🚀 Executive Summary

TL;DR: Many cybersecurity professionals forget skills due to passive learning, creating a ‘muscle memory’ gap when facing real-world incidents. The solution involves a three-tiered approach focused on active, hands-on practice through single-tool deep dives, structured homelab missions, or using certification syllabi as project blueprints to rebuild practical competence.

🎯 Key Takeaways

  • Cybersecurity skills require ‘muscle memory’ forged through active, hands-on practice, not just passive reading or memorization, to be retained and applied effectively in real-world scenarios.
  • Building a personal homelab with weekly, objective-driven missions (e.g., configuring UFW/iptables, exploiting DVWA/Juice Shop, setting up ELK stack for logging, deploying ModSecurity WAF) is crucial for developing practical, career-ready competence.
  • For a comprehensive skill reset, leverage challenging certification syllabi (like OSCP, AWS Security Specialty, CKA Security) as project blueprints, requiring you to build, configure, or break systems for each topic to foster deep, ingrained knowledge.

I forgot most of what I learned in cybersecurity after a year… how do I restart?

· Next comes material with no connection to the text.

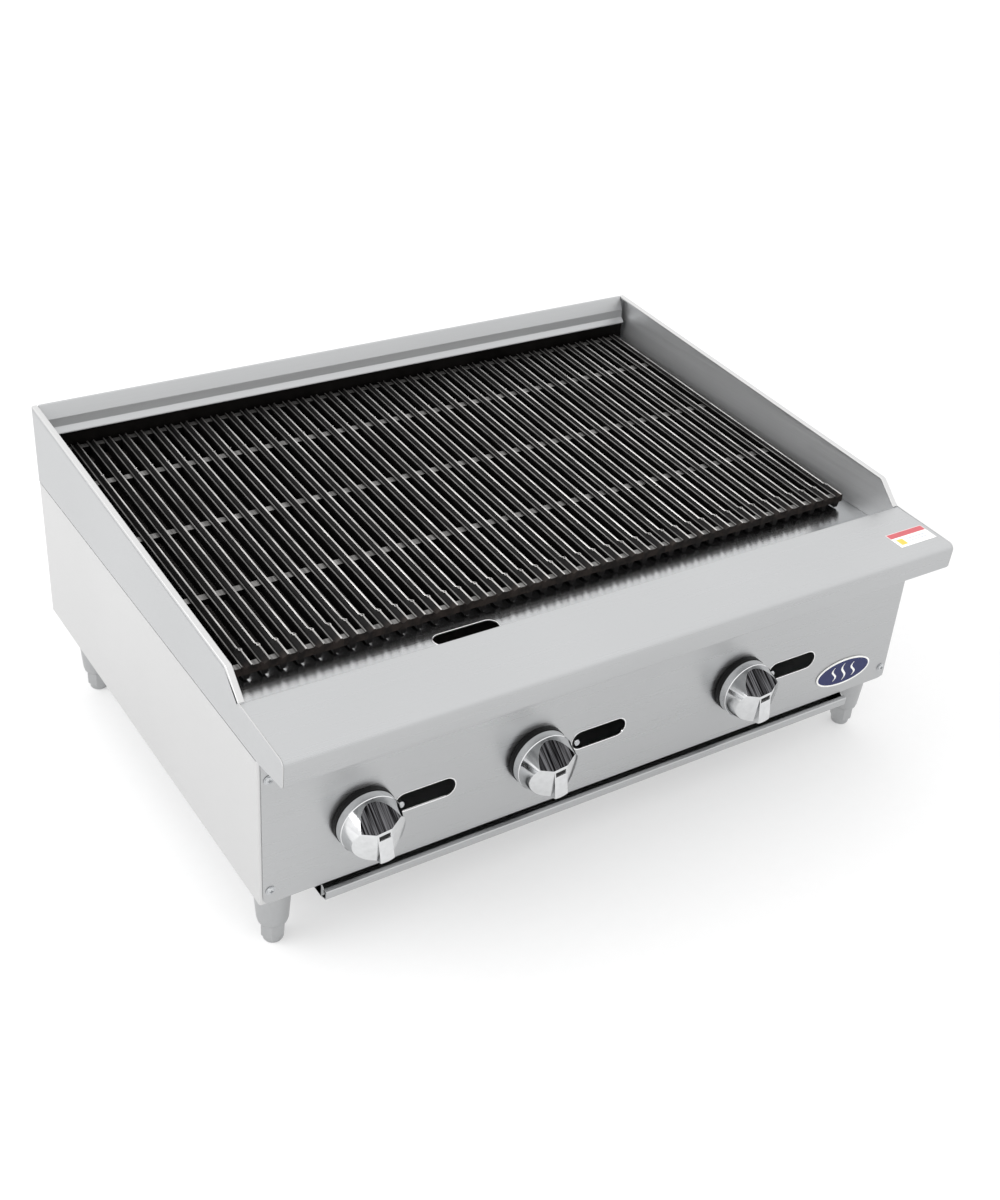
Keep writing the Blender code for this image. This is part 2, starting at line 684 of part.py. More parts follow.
def grates():
    """Six grates on a plane that rises to the back, with the two bars that carry them."""
    plane = bpy.data.objects.new("grate_plane", None)
    PARTS.objects.link(plane)
    plane.location = (0, GRATE_FRONT_Y, TOP - GRATE_FRONT_DROP)
    plane.rotation_euler = (GRATE_TILT, 0, 0)
    mesh, bars = grate_mesh()
    bridges = add_cutter("grate_bridges", bars)
    for k in range(GRATE_COUNT):
        obj = add(f"grate_{k + 1}", mesh, IRON)
        obj.parent = plane
        obj.location = ((k - GRATE_COUNT / 2) * GRATE_WIDTH, 0, 0)
        own_bridges = bpy.data.objects.new(f"grate_bridges_{k + 1}", bridges.data)
        CUTTERS.objects.link(own_bridges)
        own_bridges.hide_render = True
        own_bridges.display_type = "WIRE"
        own_bridges.parent = obj
        boolean(obj, own_bridges, "UNION")
    bpy.data.objects.remove(bridges)
    half = INNER_X - 2 * GAP
    for name, y in (("front", SUPPORT_FRONT_SET), ("rear", GRATE_LENGTH - SUPPORT_REAR_SET)):
        top = -BLADE_DEPTH - GAP
        bar = box(
            f"grate_support_{name}",
            (-half, y, top - SUPPORT_HEIGHT),
            (half, y + SUPPORT_WIDTH, top),
            GALVANISED,
        )
        bar.parent = plane


def drip_tray():
    """A shallow pan that slides out forward on two rails under the base."""
    floor = BOTTOM - TRAY_FLOOR_DROP
    rim = BOTTOM - TRAY_RIM_DROP
    edge = rectangle((-TRAY_HALF, TRAY_FRONT_Y), (TRAY_HALF, TRAY_BACK_Y))
    bm = bmesh.new()
    low = [bm.verts.new((x, y, floor)) for x, y in edge]
    high = [bm.verts.new((x, y, rim)) for x, y in edge]
    bm.faces.new(low)
    for a in (1, 2, 3):
        b = (a + 1) % 4
        bm.faces.new((low[a], low[b], high[b], high[a]))
    for a, shift in ((1, TRAY_FLANGE), (3, -TRAY_FLANGE)):
        b = (a + 1) % 4
        edge = [bm.verts.new(high[k].co + Vector((shift, 0, 0))) for k in (a, b)]
        bm.faces.new((high[a], high[b], edge[1], edge[0]))
    lip = [bm.verts.new(low[k].co + Vector((0, -TRAY_LIP_REACH, TRAY_LIP_RISE))) for k in (0, 1)]
    bm.faces.new((low[0], low[1], lip[1], lip[0]))
    bmesh.ops.recalc_face_normals(bm, faces=bm.faces)
    mesh = bpy.data.meshes.new("drip_tray")
    bm.to_mesh(mesh)
    bm.free()
    obj = add("drip_tray", mesh, STEEL)
    solidify(obj, SHEET, 0)


def tray_rails():
    """Two channels under the base that hold the tray's flanges."""
    rim = BOTTOM - TRAY_RIM_DROP
    length = TRAY_BACK_Y - TRAY_FRONT_Y - 0.020
    for name, side in (("tray_rail_left", -1), ("tray_rail_right", 1)):
        profile = [
            (-side * (RAIL_X - RAIL_REACH + 0.002), rim - SHEET - RAIL_CLEARANCE),
            (-side * RAIL_X, rim - SHEET - RAIL_CLEARANCE),
            (-side * RAIL_X, BOTTOM - GAP - SHEET / 2),
            (-side * (RAIL_X + RAIL_FLANGE), BOTTOM - GAP - SHEET / 2),
        ]
        obj = folded(name, profile, length / 2, GALVANISED, 0)
        obj.rotation_euler = (0, 0, pi / 2)
        obj.location = (0, TRAY_FRONT_Y + 0.008 + length / 2, 0)


def legs():
    """Four tapered legs, each with a foot that screws down out of it."""
    front = PANEL_Y + LEG_INSET
    back = BACK_Y - LEG_INSET - 0.045
    places = (("front_left", -1, front), ("front_right", 1, front), ("rear_left", -1, back), ("rear_right", 1, back))
    top = BOTTOM - GAP
    bore = FOOT_STUD_RADIUS + LEG_BORE_CLEARANCE
    bore_top = LEG_BOTTOM + FOOT_STUD + 0.002
    for name, side, y in places:
        leg = turned(
            f"leg_{name}",
            [
                (0, top),
                (LEG_TOP_RADIUS, top),
                (LEG_TOP_RADIUS, top - 0.004),
                (LEG_FOOT_RADIUS, LEG_BOTTOM),
                (bore, LEG_BOTTOM),
                (bore, bore_top),
                (0, bore_top),
            ],
            GALVANISED,
            20,
        )
        leg.location = (side * LEG_X, y, 0)
        foot = turned(
            f"foot_{name}",
            [
                (0, LEG_BOTTOM + FOOT_STUD),
                (FOOT_STUD_RADIUS, LEG_BOTTOM + FOOT_STUD),
                (FOOT_STUD_RADIUS, LEG_BOTTOM - GAP),
                (FOOT_RADIUS, LEG_BOTTOM - GAP),
                (FOOT_RADIUS * 0.86, 0.002),
                (FOOT_RADIUS * 0.80, 0),
                (0, 0),
            ],
            GALVANISED,
            12,
        )
        foot.location = (side * LEG_X, y, 0)


def clear_scene():
    for obj in list(bpy.data.objects):
        bpy.data.objects.remove(obj)


def new_collection(name):
    made = bpy.data.collections.new(name)
    bpy.context.scene.collection.children.link(made)
    return made


clear_scene()
PARTS = new_collection("charbroiler")
CUTTERS = new_collection("cutters")
side_panels()
side_splashes()
back_splash()
rear_panel()
base_frame()
control_panel()
front_ledge()
grease_trough()
firebox()
burners()
gas_train()
knobs()
trim()
grates()
drip_tray()
tray_rails()
legs()
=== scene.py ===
"""The finish of a countertop gas charbroiler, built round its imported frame."""

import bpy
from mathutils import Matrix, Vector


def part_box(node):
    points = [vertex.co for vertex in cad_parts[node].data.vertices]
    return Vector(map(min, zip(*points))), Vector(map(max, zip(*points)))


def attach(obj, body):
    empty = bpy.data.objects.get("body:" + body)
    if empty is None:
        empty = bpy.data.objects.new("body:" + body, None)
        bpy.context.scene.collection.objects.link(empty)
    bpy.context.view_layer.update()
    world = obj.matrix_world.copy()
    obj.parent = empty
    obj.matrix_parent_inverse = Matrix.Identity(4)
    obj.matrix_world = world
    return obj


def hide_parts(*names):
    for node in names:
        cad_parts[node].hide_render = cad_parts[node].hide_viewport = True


bl_info = {
    "name": "Charbroiler finish",
    "version": (1, 0, 0),
    "blender": (4, 5, 0),
    "location": "3D View > Sidebar > Charbroiler",
    "description": "Detailed sheet metal, grates, knobs and materials for a countertop charbroiler",
    "category": "Object",
}

from math import atan2, cos, hypot, pi, radians, sin, tan

import bmesh
import bpy
from bpy.props import FloatProperty, FloatVectorProperty, IntProperty, PointerProperty
from mathutils import Matrix, Vector

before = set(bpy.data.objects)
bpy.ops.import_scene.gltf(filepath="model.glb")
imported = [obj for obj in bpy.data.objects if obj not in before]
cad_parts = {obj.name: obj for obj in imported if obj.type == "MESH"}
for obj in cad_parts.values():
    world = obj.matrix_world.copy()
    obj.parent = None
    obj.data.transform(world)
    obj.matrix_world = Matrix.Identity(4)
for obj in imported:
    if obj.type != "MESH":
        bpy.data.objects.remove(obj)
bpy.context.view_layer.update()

SIDES = (("left", -1), ("right", 1))
STATIONS = ("left", "middle", "right")

# Places read from the frame
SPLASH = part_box("side_splash_left")
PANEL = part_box("control_panel")
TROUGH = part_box("grease_trough")
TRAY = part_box("drip_tray")
HALF_WIDTH = -SPLASH[0].x
NOSE_Y = SPLASH[0].y
BACK_Y = SPLASH[1].y
TOP = SPLASH[1].z
SEAM = SPLASH[0].z
BOTTOM = PANEL[0].z
PANEL_Y = PANEL[0].y
KNOBS = {name: (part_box(f"knob_{name}")[0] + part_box(f"knob_{name}")[1]) / 2 for name in STATIONS}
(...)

Lost your cybersecurity edge after a break? A Senior DevOps Engineer provides a no-nonsense, practical guide to rebuilding your skills from the ground up, moving beyond theory to hands-on, career-ready competence.

So You Forgot All Your Cybersecurity Skills. A Senior Engineer’s Guide to Getting Back in the Game.

I remember it vividly. 2 AM, PagerDuty screaming. A junior on my team, let’s call him Alex, was on call. He had a shiny new Security+ certification, aced the exam, knew all the acronyms. But when faced with a real-time traffic anomaly on prod-api-gateway-01 that was bypassing our WAF, he froze. The books, the practice exams… they didn’t prepare him for the sheer panic of a live system under duress with the VP of Engineering breathing down his neck via Slack. All that theory evaporated. That’s not a knock on Alex; it’s a fundamental truth of our field. Knowledge you don’t use, you lose. Fast.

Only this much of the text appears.